New Acropolis Museum

I believe there exists a philosophical relation between these two points. Deconstructivist design violates ordered structure in some way -- more obvious in some deconstructivist buildings than in others. It represents a lack of respect (to put it mildly) for the ordered coherence embodied in traditional architecture and in the vast majority of human artifacts. Deconstructivist buildings make no effort to connect to and blend with their surroundings, for the simple reason that they wish to stand apart from them. Indifference to what exists on and around the site (in this case the Classical style of the Parthenon; the Neoclassical style of the New Greek State; local residents; unexcavated antiquities) can be understood as being consistent with the general disconnecting method handed down by the French deconstructivists.

Tschumi forged an alliance between architecture and French Deconstruction, applying Jacques Derrida's precepts to the pavilions at Le Parc de La Villette built on the outskirts of Paris. The architectural establishment propelled Tschumi into a brilliant career as architect, lecturer, teacher, and university administrator. In the 1980s, architecture was desperately seeking a philosophical underpinning; something to give it both justification and renewal; anything unusual and exciting upon which to base a new movement in design. The profession seemed stuck in the modernist rut (the postmodernist stylistic fruit salad notwithstanding). To those who had bought into French deconstruction, Tschumi was seen as an ideal candidate to lead a progressive school of architecture. In the same year (1988) that Tschumi was appointed Dean of Columbia University's Architecture School, the Deconstructivist Show at the Museum of Modern Art validated all its main practitioners.

Even those of my acquaintances who applaud Tschumi's earlier role happen not to like his latest work very much, however. They consider him passé. No-one could explain to me why after years of criticism ranging from lukewarm to negative, and a general lack of commissions, Tschumi is suddenly being asked to build projects around the world. There is a noticeable boost in his practice. His current lecture circuit reveals him to be on his way up. The program for the 92nd ACSA (Association of Collegiate Schools of Architecture) Annual Meeting in Miami, Florida lists Tschumi as the Opening Keynote Speaker. Being chosen to open an important national meeting indicates a considerable degree of prestige among one's peers. Tschumi spoke on March 18 in Florida International University's new Paul L. Cejas School of Architecture, a building he recently designed.

Tschumi's books have been validated by the architectural profession. Architects continue to buy them and read them, and teachers recommend them as texts in university courses on architectural theory. Anyone has the right to write what he or she likes, but when the professional architectural societies, the architectural journals, our major universities, respected publishers of architectural monographs, and governmental institutions praise someone for being a cutting-edge architect on the basis of such writings, then the entire system is responsible. The burden of liability in case something goes wrong falls squarely on those institutions.

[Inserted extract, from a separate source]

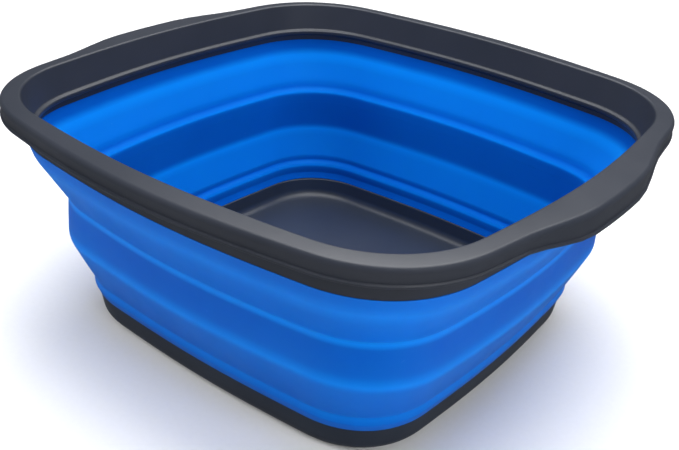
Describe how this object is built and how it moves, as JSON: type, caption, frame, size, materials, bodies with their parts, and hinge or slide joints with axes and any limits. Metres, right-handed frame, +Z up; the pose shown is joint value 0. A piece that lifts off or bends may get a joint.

parc de la villette 04.jpg Le Parc de la Villette

It is not only our universities that have taken part in validating Tschumi as a serious architect and architectural thinker. Foreign governments have commissioned him to build important showcase buildings. François Mitterrand, the prime minister of France, was pushing the pavilions called "folies" at Le Parc de la Villette while he was still in power. As mentioned above, Tschumi designed the New Acropolis Museum at the request of the Greek Government, which defended it against a protracted series of criticisms. Do such institutions care about French deconstructivist philosophy? Probably not. What we are likely seeing is a self-feeding cycle of validation, where no-one questions the true value (or potential for damage) of what is being supported.

In the field of architecture, which has lacked an objective basis for the duration of the twentieth century, impression counts for everything. This raises a question with our present system of architectural education. How can a student not be intellectually intimidated when they see their university build one of Tschumi's buildings? How about if their government builds a prestigious national museum designed by him? Can anyone critically judge Tschumi's writings when their author is presented as an unquestioned authority backed by institutional support at the highest level? What if students perceive him as totally lacking in substance; if they are repelled by his message of violence to form? Do they dare to question the wisdom and competence of their teachers, administrators, and elected leaders for supporting his idiosyncratic vision of architecture, or do they instead suffer cognitive dissonance?

Nikos Salingaros, "The New Acropolis Museum,", here. (29 February 2004).

Our thanks again to Nikos Salingaros. We'll post part five tomorrow. Please be sure to visit and explore Nikos' archive of his writing about buildings and urbanism, which is here.

posted by Michael at April 21, 2004


You're comments are not relevant. To me, it's seems that you consider architecture and architectural theory in particular to be only a matter of forms either in a typological or a geometrical fashion (historically or scientifically, meaning mathematically, justified). Everything that would embed architecture in a cultural context seems to be irrelevant for you (references to Klein, to surrealism..). I think it's important to consider every aspect of the justification of forms in architecture today as being part of what it is, even if it's not scientifically as rigorous as you which. It's the role of the theorist to analyse what happens and to synthetise it. Not the mission of the architect/practitionner. And by the way, Miterrand was President, never prime minister.